Photography by Glenn Matsumura

On a Sunday morning in October, while many Stanford students sleep off the excesses of Saturday night, Andrew Obara stands at attention near a garbage dumpster in a narrow, puddled service road behind the French House, practicing salutes. The only sounds are the rustle of his crisp blue Navy uniform and the occasional clacking of his black shoes on the pavement, echoing off the nearby buildings. With him are two other Stanford freshmen, Chris Pratt and Silvia Cruz, of the Navy’s Reserve Officer Training Corps.

Obara and his mates aren’t hiding, exactly, but the fact that they have chosen this out-of-the-way place to practice seems somehow appropriate. Eighty-five years after it was established at Stanford, and more than 30 years after it left campus during a spasm of antiwar fervor, ROTC survives at the margins, kept alive by a handful of determined students. This year, 29 Stanford students are enrolled in ROTC, representing three branches of the Armed Services.

In many ways, they are like any other students. They wear sandals and shorts, and in class or at the dining hall, they’d be nearly impossible to pick out of a crowd. But for several hours each week, Stanford’s ROTC students study a parallel curriculum, with subjects like naval systems and military leadership, and perform training exercises in full military dress. None of which is done at Stanford.

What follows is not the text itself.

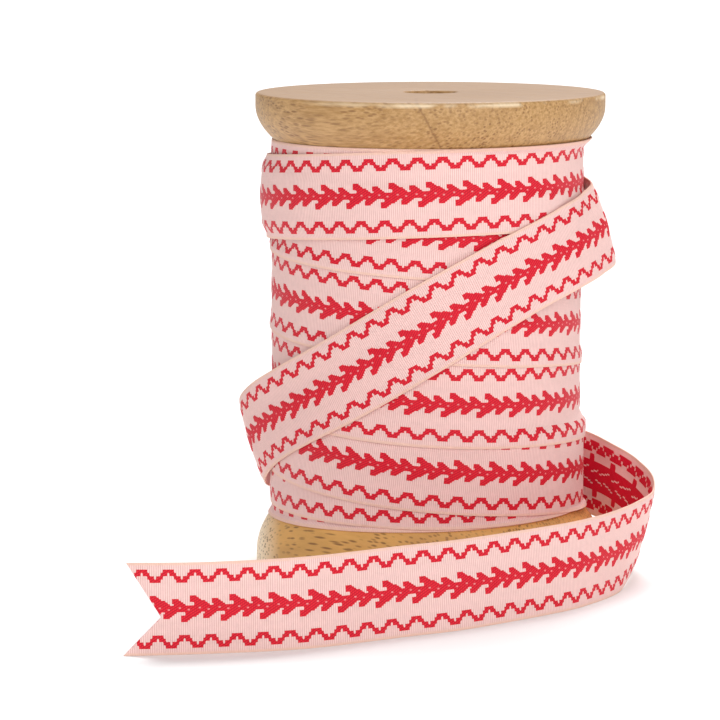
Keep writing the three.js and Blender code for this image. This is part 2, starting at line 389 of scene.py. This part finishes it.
tail = {
    "rows": [   # x, y, rise of the lower edge, lean
        (30.6, 10.8, 8.0, 0), (35.4, 3.1, 6.7, -2), (38.8, -2.7, 4.7, 5), (40.8, -9.6, 2.7, 11),
        (40.0, -17.4, 1.4, 14.5), (37.3, -26.7, 0.6, 9), (34.2, -34.0, 0, 2), (29.7, -42.2, 0, 0),
        (22.5, -51.2, 0, -3), (5.5, -66.1, 0, -7), (-5.4, -73.0, 0, -7), (-23.0, -84.2, 0, -3),
        (-40.3, -89.0, 0, 0), (-54.0, -90.0, 0, -6),
    ],
    "notchDepth": 6.3, "notchAt": -1.4, "notchSkew": 0.3,
    "belly": 0.35,
}


def pathRows():
    rows = []
    for turn, height, lift, lean in crossing["rows"]:
        over = crossing["resting"] + crossing["lifted"] * min(1, lift) + lift
        radius = float(drumRadius(turn)) + over
        angle = math.radians(turn)
        rows.append((-radius * math.sin(angle), -radius * math.cos(angle), height, lean))
    for x, y, rise, lean in tail["rows"]:
        rows.append((x, y, rise + half * math.cos(math.radians(lean)), lean))
    return np.array(rows)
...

To fulfill their ROTC obligation, these students drive to UC-Berkeley, San Jose State or Santa Clara University to participate in the Navy, Air Force or Army programs, respectively. On a recent Wednesday at Santa Clara, six students from the Farm joined 40 other fatigues-clad trainees at Moffett Field. Bayonets unsheathed, they wielded M-16 rifles during a series of weapons drills under the watchful eye of an Army sergeant. Simulating a search for a concealed enemy, they stabbed a pile of hay. Later, standing near a stack of tires, they carefully lifted one tire off the one below, using their bayonets as levers. Their movements were crisp and deliberate, their bearing professional. Were it not for the traffic on the nearby road, one could imagine them crouched on a battlefield, weapons at the ready. They looked and acted like soldiers.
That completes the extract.